We do not realise the great deterioration of our stock, the squashed-in, stunted, disproportionate, commonised look of the bulk of our people, because, as we take our walks abroad, we note only faces and figures which strike us as good-looking; the rest pass unremarked. Ugliness has become a matter of course. There is no reason, save town life, why this should be so. But what does it matter if we have become ugly? We work well, make money, and have lots of moral qualities. A fair inside is better than a fair outside. I do think that we are in many ways a very wonderful people; and our townsfolk not the least wonderful. But that is all the more reason for trying to preserve our physique.

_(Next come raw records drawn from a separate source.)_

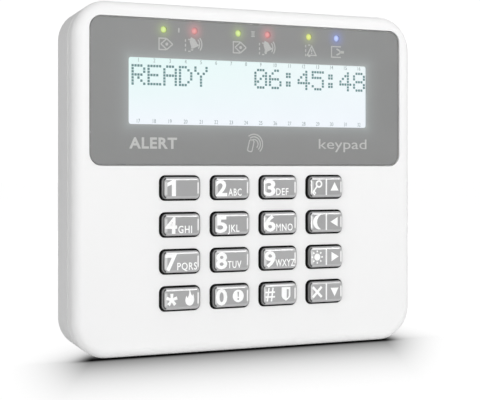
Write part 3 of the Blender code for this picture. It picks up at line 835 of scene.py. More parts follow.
def bell_sign(shape, at):
    dashed_box_sign(shape, beside(at, -0.9, -0.5))
    bell = [(-2, -1.6), (2, -1.6), (1.35, -0.7), (1.1, 1.2), (0, 2.4), (-1.1, 1.2), (-1.35, -0.7)]
    sign(shape, turned(moved(bell, beside(at, 0.2, 0.3)), 25, beside(at, 0.2, 0)))
    sign(shape, circle(0.5, beside(at, -0.5, -1.9), 16))
    for radius in (2.5, 3.4):
        sign_line(shape, arc(radius, -38, 42), at)


def trouble_sign(shape, at):
    """A warning triangle on a dashed box."""
    dashed_box_sign(shape, at)
    middle = beside(at, 0.4, 0)
    outline = moved([(-2.3, -1.9), (2.3, -1.9), (0, 2.2)], middle)
    sign(shape, outline, moved([(0, 1.25), (1.55, -1.45), (-1.55, -1.45)], middle))
    sign_line(shape, [(0, 0.5), (0, -0.5)], middle, 0.5)
    sign(shape, circle(0.26, beside(middle, 0, -0.98), 12))


def service_sign(shape, at):
    """A plug that points into an open box."""
    open_box_sign(shape, beside(at, -0.5, 0))
    sign_line(shape, [(0.9, 0), (2.6, 0)], at, 0.95)
    for side in (-1, 1):
        sign_line(shape, [(-0.7, 1.15 * side), (0.3, 0.7 * side), (1.1, 0)], at, 0.6)


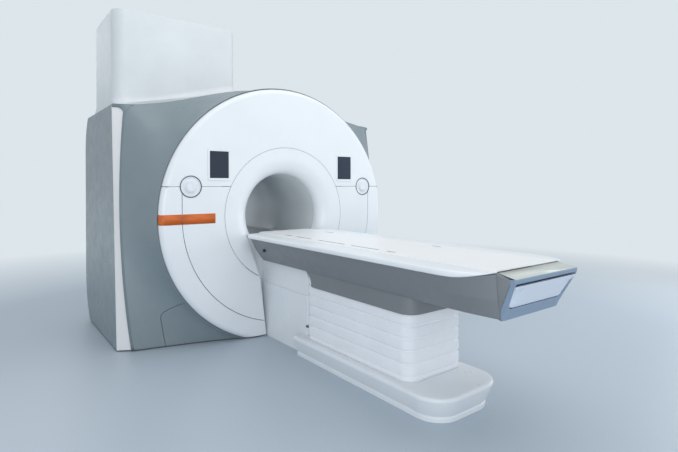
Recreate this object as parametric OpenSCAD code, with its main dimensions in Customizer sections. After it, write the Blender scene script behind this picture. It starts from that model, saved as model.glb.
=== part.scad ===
// Whole-body magnetic resonance scanner with its patient table.
// X runs across the scanner, Y along the bore away from the table, Z up.
// The origin is on the floor, straight under the centre of the bore.

/* [Scanner] */
// Clear diameter of the patient bore
bore_d = 700; // [600:5:720]
// Height of the bore's centre line above the floor
bore_z = 1006; // [990:1:1030]
// Length of the scanner from its front face to its rear face
cover_l = 1750; // [1700:10:1900]
// Outer radius of the round front cover
disc_r = 1070; // [1050:1:1090]
// Radius of the front cover's rounded rim
rim_round = 45; // [20:1:60]
// Wall of every moulded cover
cover_t = 8; // [4:1:12]
// Gap between neighbouring covers
seam = 4; // [2:0.5:8]
// Height of the covers' lower edges above the floor
floor_gap = 10; // [6:1:20]

/* [Front cover] */
// Height of the joint between the upper and lower front covers
seam_z = 1245; // [1200:1:1290]
// Width of the rim pieces beside the lower covers
rim_piece_w = 166; // [130:1:200]
// Outer radius of the ring round the bore's mouth
mouth_r = 570; // [540:1:600]
// Radius at which the mouth starts to turn into the bore
flare_r = 455; // [420:1:500]
// Depth of the mouth behind the front face
flare_depth = 116; // [90:1:140]
// Half width of the table recess at the height of the tabletop
recess_top_w = 375; // [360:1:400]
// Half width of the table recess half way down
recess_mid_w = 258; // [250:1:280]
// Half width of the table recess at the floor
recess_low_w = 204; // [200:1:230]
// Height at which the recess is narrowest above its foot
recess_mid_z = 469; // [420:1:520]
// Height of the upper corners of the recess
recess_top_z = 845; // [800:1:870]
// Height of the orange stripe's centre
stripe_z = 999; // [900:1:1100]
// Width of the orange stripe
stripe_w = 77; // [40:1:120]
// Distance of the stripe's inner end from the middle
stripe_end = 648; // [600:1:760]

/* [Controls] */
// Distance of each display's centre from the middle
display_x = 615; // [600:1:650]
// Height of each display's centre
display_z = 1416; // [1400:1:1460]
// Width of the display bezel
display_w = 187; // [160:1:200]
// Height of the display bezel
display_h = 250; // [200:1:270]
// Width of the bezel's frame
bezel_w = 16; // [8:1:30]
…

Granted that an expressive face, with interest in life stamped on it, is better than "chocolate box" or "barber's block" good looks, that agility and strength are better than symmetry without agility and strength; the trouble is that there is no interest stamped on so many of our faces, no agility or strength in so many of our limbs. If there were, those faces and limbs would pass my standard. The old Greek cult of the body was not to be despised. I defy even the most rigid Puritans to prove that a satisfactory moral condition can go on within an exterior which exhibits no signs of a live, able, and serene existence. By living on its nerves, overworking its body, starving its normal aspirations for fresh air, good food, sunlight, and a modicum of solitude, a country can get a great deal out of itself, a terrific lot of wealth, in three or four generations; but it is living on its capital, physically speaking. This is precisely what we show every sign of doing; and partly what I mean by "town-blight."